*** Data in this exercise ***

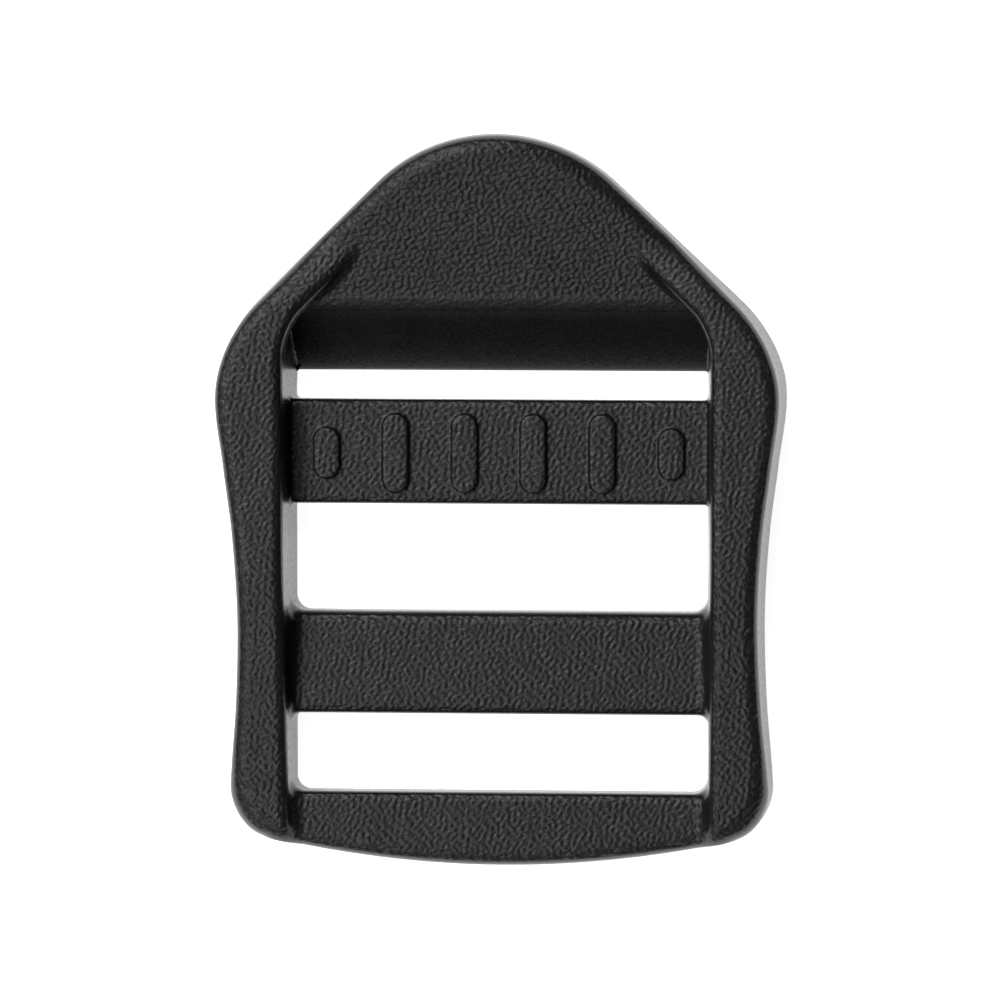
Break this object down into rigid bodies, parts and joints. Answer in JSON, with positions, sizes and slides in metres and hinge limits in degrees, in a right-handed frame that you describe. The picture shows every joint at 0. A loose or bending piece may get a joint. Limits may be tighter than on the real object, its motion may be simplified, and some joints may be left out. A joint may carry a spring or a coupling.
{
  "type": "ladder lock webbing buckle",
  "caption": "One-piece moulded ladder lock buckle: two raised side rails, a thumb tab, a ribbed grip bar, a middle bar and a bowed end bar, with cross slots for strap webbing.",
  "frame": {"origin": "middle of the bounding box in plan, on the flat back face", "axes": "+Z out of the front face, +Y toward the tip of the thumb tab, +X right as seen from the front with the tab up"},
  "size_m": [0.036, 0.0466, 0.008],
  "materials": {
    "moulded_plastic": "near-black moulded plastic with a coarse spark-eroded grain on its front faces"
  },
  "bodies": {
    "root": {"left_rail": "moulded_plastic", "right_rail": "moulded_plastic", "thumb_tab": "moulded_plastic", "grip_bar": "moulded_plastic", "middle_bar": "moulded_plastic", "end_bar": "moulded_plastic", "grip_rib_1": "moulded_plastic", "grip_rib_2": "moulded_plastic", "grip_rib_3": "moulded_plastic", "grip_rib_4": "moulded_plastic", "grip_rib_5": "moulded_plastic", "grip_rib_6": "moulded_plastic"}
  },
  "joints": []
}
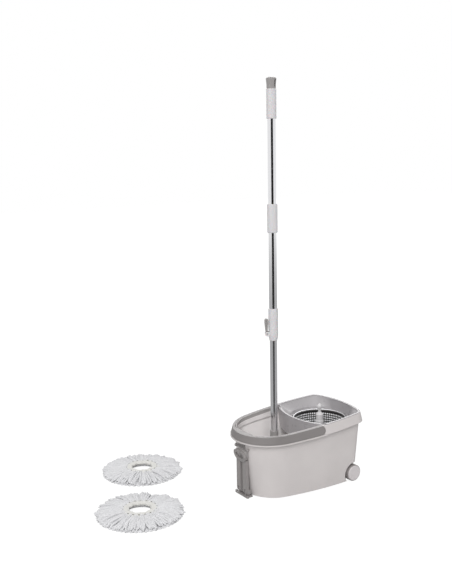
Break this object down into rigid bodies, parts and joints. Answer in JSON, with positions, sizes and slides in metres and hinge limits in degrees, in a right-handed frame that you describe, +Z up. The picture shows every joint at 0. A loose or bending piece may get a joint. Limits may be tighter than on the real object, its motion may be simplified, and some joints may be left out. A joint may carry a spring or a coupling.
{
  "type": "spin mop",
  "caption": "Spin mop with a telescopic chromed pole standing in a wheeled wringer bucket with a spinning steel basket, carrying handle, pull handle and spare mop heads",
  "frame": {"origin": "on the floor under the basket's axis, on the underside of the middle base pad", "axes": "+Z up, +X from the basket towards the wheels' end, +Y across the bucket to its far side"},
  "size_m": [0.8894, 0.6463, 1.2865],
  "materials": {
    "bucket_plastic": "satin moulded polypropylene, warm light grey",
    "pad_rubber": "moulded rubber",
    "grey_plastic": "satin moulded plastic, mid grey",
    "tray_plastic": "satin moulded plastic, grey",
    "steel": "plain steel",
    "wheel_plastic": "satin moulded plastic, light grey",
    "tread_plastic": "soft dark tread",
    "inner_plastic": "moulded plastic, grey",
    "bearing_plastic": "natural acetal",
    "basket_steel": "polished stainless sheet",
    "white_plastic": "white moulded plastic",
    "swivel_plastic": "satin moulded plastic, grey",
    "chrome_tube": "polished chromed steel",
    "ring_cloth": "stitched white binding",
    "microfibre": "white chenille microfibre loops"
  },
  "bodies": {
    "bucket": {"bucket_shell": "bucket_plastic", "base_pads": "pad_rubber", "bail_pins": "steel", "tow_foot": "grey_plastic", "tow_pin": "steel", "tow_catch": "grey_plastic", "tow_pegs": "grey_plastic", "stub_axle_left": "steel", "stub_axle_right": "steel", "basket_pedestal": "inner_plastic", "pedestal_screws": "steel", "basket_spindle": "steel", "thrust_washer": "bearing_plastic"},
    "carry_handle": {"bail_handle": "grey_plastic"},
    "pull_handle": {"tow_bar": "grey_plastic"},
    "near_wheel": {"wheel_right": "wheel_plastic", "tyre_right": "tread_plastic"},
    "far_wheel": {"wheel_left": "wheel_plastic", "tyre_left": "tread_plastic"},
    "tray": {"wringer_tray": "tray_plastic"},
    "basket": {"spin_basket": "basket_steel", "basket_carrier": "inner_plastic", "carrier_bush": "bearing_plastic", "centre_post": "white_plastic", "hub_screws": "steel"},
    "mop_foot": {"head_plate": "white_plastic", "swivel_yoke": "swivel_plastic", "yoke_screw": "steel", "swivel_pin": "steel"},
    "slim_tube": {"swivel_socket": "swivel_plastic", "lower_tube": "chrome_tube", "nut_housing": "inner_plastic"},
    "nut": {"drive_nut": "bearing_plastic"},
    "pole": {"lock_collar": "white_plastic", "clamp_shoe": "inner_plastic", "lever_pin": "steel", "middle_tube": "chrome_tube", "tube_connector": "white_plastic", "upper_tube": "chrome_tube", "grip_sleeve": "white_plastic", "end_cap": "swivel_plastic", "twisted_bar": "steel", "bar_anchor": "inner_plastic"},
    "lever": {"lock_lever": "swivel_plastic"},
    "spare_head_a": {"head_ring_a": "ring_cloth", "head_fibre_a": "microfibre"},
    "spare_head_b": {"head_ring_b": "ring_cloth", "head_fibre_b": "microfibre"}
  },
  "joints": [
    {"name": "carry_handle_hinge", "type": "hinge", "parent": "bucket", "child": "carry_handle", "pos_m": [-0.1, 0, 0.2062], "axis": [0, 1, 0], "range_deg": [0, 50]},
    {"name": "pull_handle_hinge", "type": "hinge", "parent": "bucket", "child": "pull_handle", "pos_m": [-0.303, 0, 0.016], "axis": [0, -1, 0], "range_deg": [0, 75]},
    {"name": "near_wheel_turn", "type": "hinge", "parent": "bucket", "child": "near_wheel", "pos_m": [0.052, -0.106, 0.0268], "axis": [0, 1, 0], "continuous": true},
    {"name": "far_wheel_turn", "type": "hinge", "parent": "bucket", "child": "far_wheel", "pos_m": [0.052, 0.106, 0.0268], "axis": [0, 1, 0], "continuous": true},
    {"name": "tray_lift", "type": "slide", "parent": "bucket", "child": "tray", "axis": [0, 0, 1], "range_m": [0, 0.15]},
    {"name": "basket_spin", "type": "hinge", "parent": "bucket", "child": "basket", "pos_m": [0, 0, 0.16], "axis": [0, 0, 1], "continuous": true},
    {"name": "mop_lift", "type": "slide", "parent": "bucket", "child": "mop_foot", "axis": [0, 0, 1], "range_m": [0, 0.25]},
    {"name": "swivel_tilt", "type": "hinge", "parent": "mop_foot", "child": "slim_tube", "pos_m": [-0.1847, 0, 0.075], "axis": [1, 0, 0], "range_deg": [-10, 10]},
    {"name": "pole_push", "type": "slide", "parent": "slim_tube", "child": "pole", "axis": [0, 0, -1], "range_m": [0, 0.1]},
    {"name": "nut_turn", "type": "hinge", "parent": "slim_tube", "child": "nut", "pos_m": [-0.1847, 0, 0.72], "axis": [0, 0, 1], "range_deg": [0, 450]},
    {"name": "lever_open", "type": "hinge", "parent": "pole", "child": "lever", "pos_m": [-0.20123, 0.01053, 0.504], "axis": [-0.5373, -0.8434, 0], "range_deg": [0, 75]},
    {"name": "head_a_lift", "type": "slide", "parent": "bucket", "child": "spare_head_a", "axis": [0, 0, 1], "range_m": [0, 0.25]},
    {"name": "head_b_lift", "type": "slide", "parent": "bucket", "child": "spare_head_b", "axis": [0, 0, 1], "range_m": [0, 0.25]}
  ],
  "couplings": [
    {"joint": "nut_turn", "follows": "pole_push", "rad_per_m": 78.54}
  ]
}
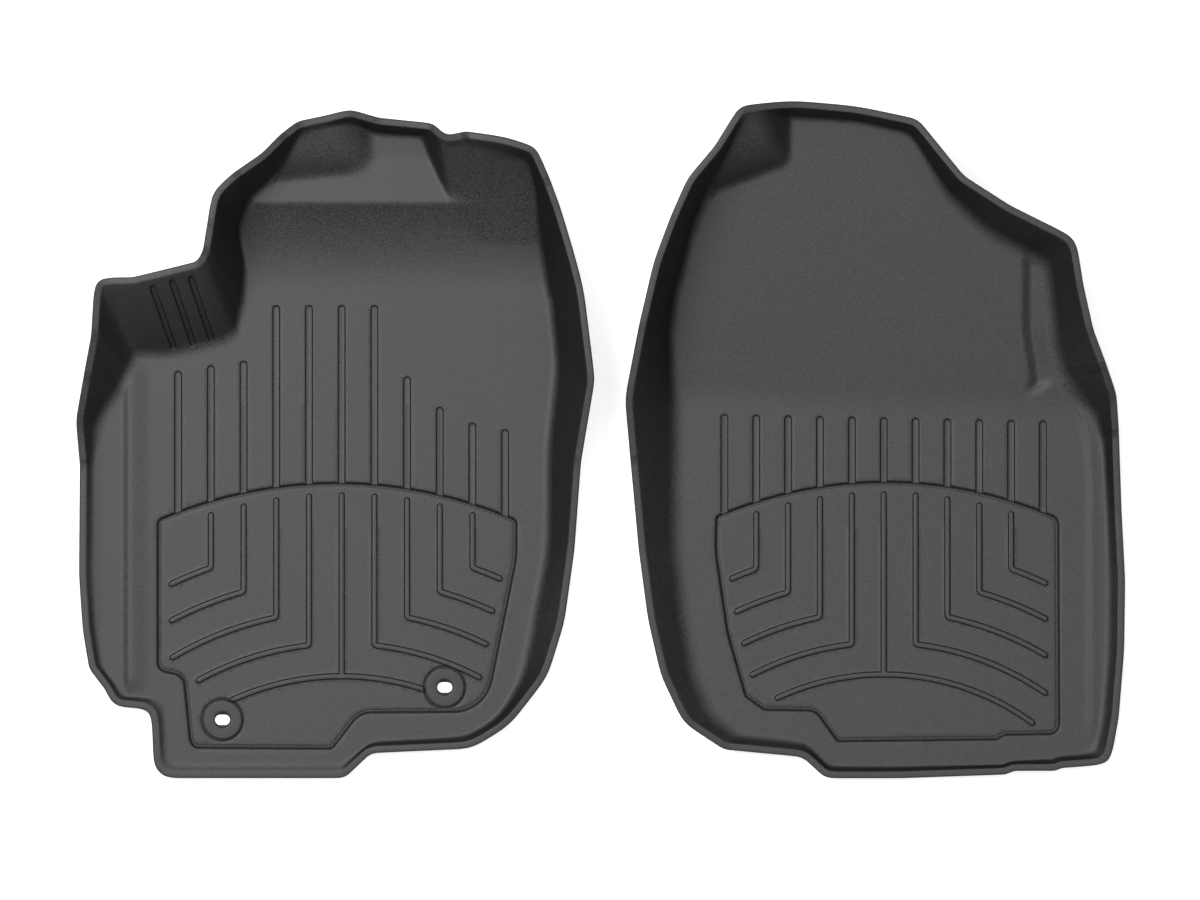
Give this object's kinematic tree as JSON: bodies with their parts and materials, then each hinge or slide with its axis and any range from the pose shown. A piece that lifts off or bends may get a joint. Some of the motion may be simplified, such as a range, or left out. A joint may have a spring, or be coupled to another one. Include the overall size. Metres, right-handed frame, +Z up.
{
  "type": "car floor mat set",
  "caption": "Moulded front floor trays for a car, with raised walls, toe ramps, drain channels, ribbed reservoirs and slotted retention eyelets.",
  "frame": {"origin": "middle of the set's outline, on the plane that the trays stand on", "axes": "+X towards the passenger's side, +Y towards the front of the car, +Z up"},
  "size_m": [1.1316, 0.729, 0.122],
  "materials": {
    "sheet": "fine haircell grain, matte black thermoplastic elastomer",
    "eyelet": "moulded black nylon, matte",
    "snap_ring": "moulded black nylon, satin"
  },
  "bodies": {
    "driver_tray": {"driver_liner": "sheet", "left_eyelet": "eyelet", "left_eyelet_ring": "snap_ring", "right_eyelet": "eyelet", "right_eyelet_ring": "snap_ring"},
    "passenger_tray": {"passenger_liner": "sheet"}
  },
  "joints": [
    {"name": "passenger_lift", "type": "slide", "parent": "driver_tray", "child": "passenger_tray", "axis": [0, 0, 1], "range_m": [0, 0.25]}
  ]
}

***

* Problem to work on
Only the lines from the one that contains "Give this object's" through the last line should be repeated, each exactly as it stands, with both ends included.

* Result
Give this object's kinematic tree as JSON: bodies with their parts and materials, then each hinge or slide with its axis and any range from the pose shown. A piece that lifts off or bends may get a joint. Some of the motion may be simplified, such as a range, or left out. A joint may have a spring, or be coupled to another one. Include the overall size. Metres, right-handed frame, +Z up.
{
  "type": "car floor mat set",
  "caption": "Moulded front floor trays for a car, with raised walls, toe ramps, drain channels, ribbed reservoirs and slotted retention eyelets.",
  "frame": {"origin": "middle of the set's outline, on the plane that the trays stand on", "axes": "+X towards the passenger's side, +Y towards the front of the car, +Z up"},
  "size_m": [1.1316, 0.729, 0.122],
  "materials": {
    "sheet": "fine haircell grain, matte black thermoplastic elastomer",
    "eyelet": "moulded black nylon, matte",
    "snap_ring": "moulded black nylon, satin"
  },
  "bodies": {
    "driver_tray": {"driver_liner": "sheet", "left_eyelet": "eyelet", "left_eyelet_ring": "snap_ring", "right_eyelet": "eyelet", "right_eyelet_ring": "snap_ring"},
    "passenger_tray": {"passenger_liner": "sheet"}
  },
  "joints": [
    {"name": "passenger_lift", "type": "slide", "parent": "driver_tray", "child": "passenger_tray", "axis": [0, 0, 1], "range_m": [0, 0.25]}
  ]
}